Exercise details | Give all of the lines again, with nothing added or dropped.

Given information |
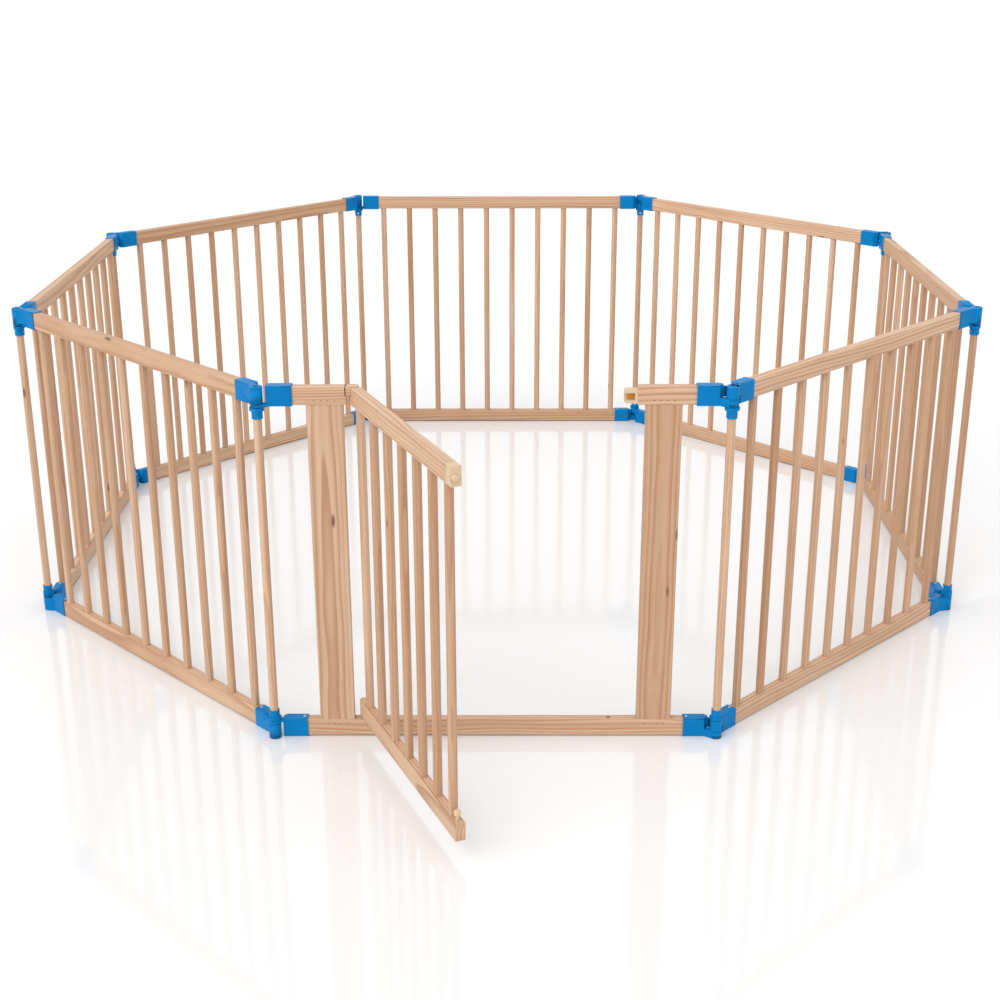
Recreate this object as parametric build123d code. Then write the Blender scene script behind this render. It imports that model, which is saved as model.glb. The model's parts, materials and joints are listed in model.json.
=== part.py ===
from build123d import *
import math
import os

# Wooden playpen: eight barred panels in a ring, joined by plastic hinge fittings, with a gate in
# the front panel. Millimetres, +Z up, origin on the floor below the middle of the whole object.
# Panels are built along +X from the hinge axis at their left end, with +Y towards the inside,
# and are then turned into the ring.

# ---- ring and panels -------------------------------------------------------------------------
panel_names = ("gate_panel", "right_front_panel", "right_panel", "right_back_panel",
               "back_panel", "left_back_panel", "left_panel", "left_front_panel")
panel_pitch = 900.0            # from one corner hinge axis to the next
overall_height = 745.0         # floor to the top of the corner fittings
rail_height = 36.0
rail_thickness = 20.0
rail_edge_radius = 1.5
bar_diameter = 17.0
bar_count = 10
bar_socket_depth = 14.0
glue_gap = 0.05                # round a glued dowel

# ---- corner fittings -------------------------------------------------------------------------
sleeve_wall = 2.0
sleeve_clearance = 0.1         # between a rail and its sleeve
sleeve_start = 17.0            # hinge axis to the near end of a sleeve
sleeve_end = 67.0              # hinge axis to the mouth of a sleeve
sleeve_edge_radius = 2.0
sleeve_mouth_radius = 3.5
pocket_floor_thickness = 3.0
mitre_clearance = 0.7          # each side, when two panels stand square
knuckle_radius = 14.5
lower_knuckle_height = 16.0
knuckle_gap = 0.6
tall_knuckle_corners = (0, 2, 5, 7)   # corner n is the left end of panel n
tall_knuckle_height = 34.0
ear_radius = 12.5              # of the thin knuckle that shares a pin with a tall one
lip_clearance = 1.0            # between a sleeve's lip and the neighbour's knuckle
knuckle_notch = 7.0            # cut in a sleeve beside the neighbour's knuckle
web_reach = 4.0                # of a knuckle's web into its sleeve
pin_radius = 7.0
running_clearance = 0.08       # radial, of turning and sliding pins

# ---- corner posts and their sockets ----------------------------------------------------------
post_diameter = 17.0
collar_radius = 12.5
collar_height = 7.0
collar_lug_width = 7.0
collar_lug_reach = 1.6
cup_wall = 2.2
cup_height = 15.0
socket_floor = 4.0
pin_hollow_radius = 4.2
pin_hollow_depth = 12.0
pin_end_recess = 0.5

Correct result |
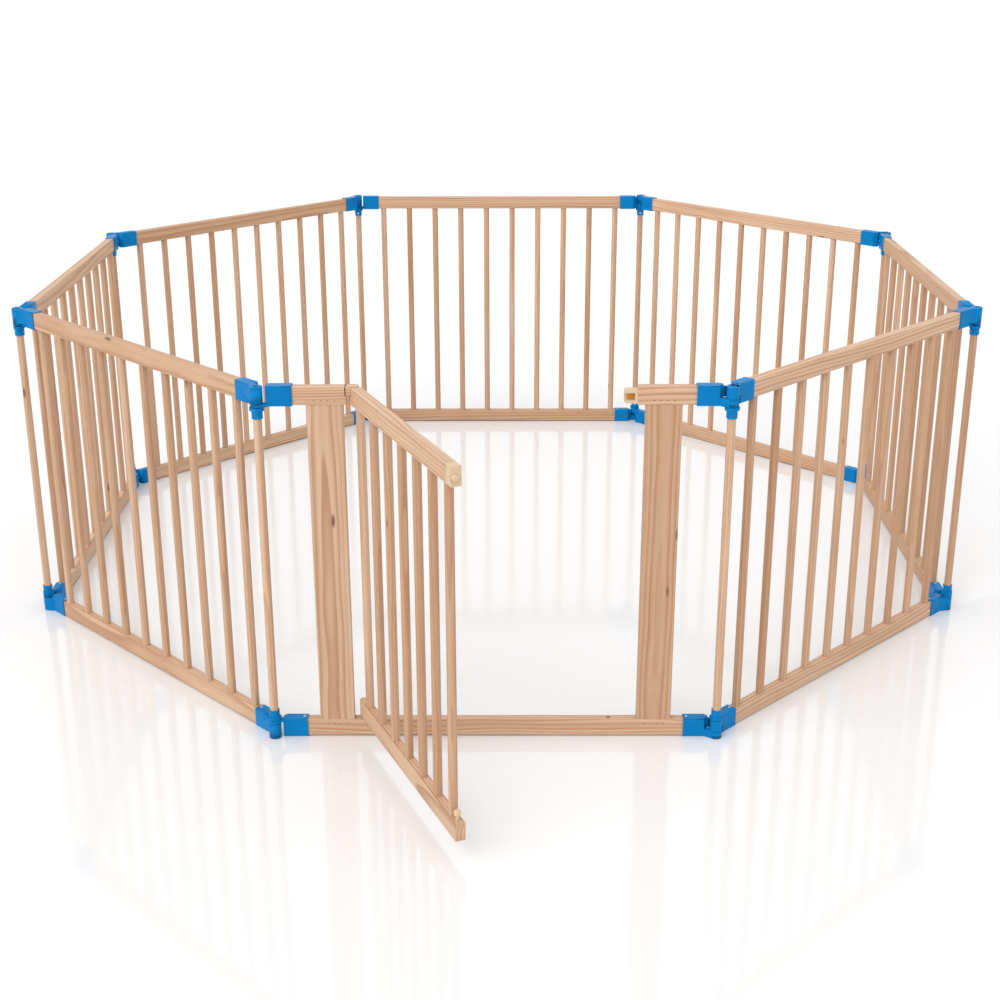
Recreate this object as parametric build123d code. Then write the Blender scene script behind this render. It imports that model, which is saved as model.glb. The model's parts, materials and joints are listed in model.json.
=== part.py ===
from build123d import *
import math
import os

# Wooden playpen: eight barred panels in a ring, joined by plastic hinge fittings, with a gate in
# the front panel. Millimetres, +Z up, origin on the floor below the middle of the whole object.
# Panels are built along +X from the hinge axis at their left end, with +Y towards the inside,
# and are then turned into the ring.

# ---- ring and panels -------------------------------------------------------------------------
panel_names = ("gate_panel", "right_front_panel", "right_panel", "right_back_panel",
               "back_panel", "left_back_panel", "left_panel", "left_front_panel")
panel_pitch = 900.0            # from one corner hinge axis to the next
overall_height = 745.0         # floor to the top of the corner fittings
rail_height = 36.0
rail_thickness = 20.0
rail_edge_radius = 1.5
bar_diameter = 17.0
bar_count = 10
bar_socket_depth = 14.0
glue_gap = 0.05                # round a glued dowel

# ---- corner fittings -------------------------------------------------------------------------
sleeve_wall = 2.0
sleeve_clearance = 0.1         # between a rail and its sleeve
sleeve_start = 17.0            # hinge axis to the near end of a sleeve
sleeve_end = 67.0              # hinge axis to the mouth of a sleeve
sleeve_edge_radius = 2.0
sleeve_mouth_radius = 3.5
pocket_floor_thickness = 3.0
mitre_clearance = 0.7          # each side, when two panels stand square
knuckle_radius = 14.5
lower_knuckle_height = 16.0
knuckle_gap = 0.6
tall_knuckle_corners = (0, 2, 5, 7)   # corner n is the left end of panel n
tall_knuckle_height = 34.0
ear_radius = 12.5              # of the thin knuckle that shares a pin with a tall one
lip_clearance = 1.0            # between a sleeve's lip and the neighbour's knuckle
knuckle_notch = 7.0            # cut in a sleeve beside the neighbour's knuckle
web_reach = 4.0                # of a knuckle's web into its sleeve
pin_radius = 7.0
running_clearance = 0.08       # radial, of turning and sliding pins

# ---- corner posts and their sockets ----------------------------------------------------------
post_diameter = 17.0
collar_radius = 12.5
collar_height = 7.0
collar_lug_width = 7.0
collar_lug_reach = 1.6
cup_wall = 2.2
cup_height = 15.0
socket_floor = 4.0
pin_hollow_radius = 4.2
pin_hollow_depth = 12.0
pin_end_recess = 0.5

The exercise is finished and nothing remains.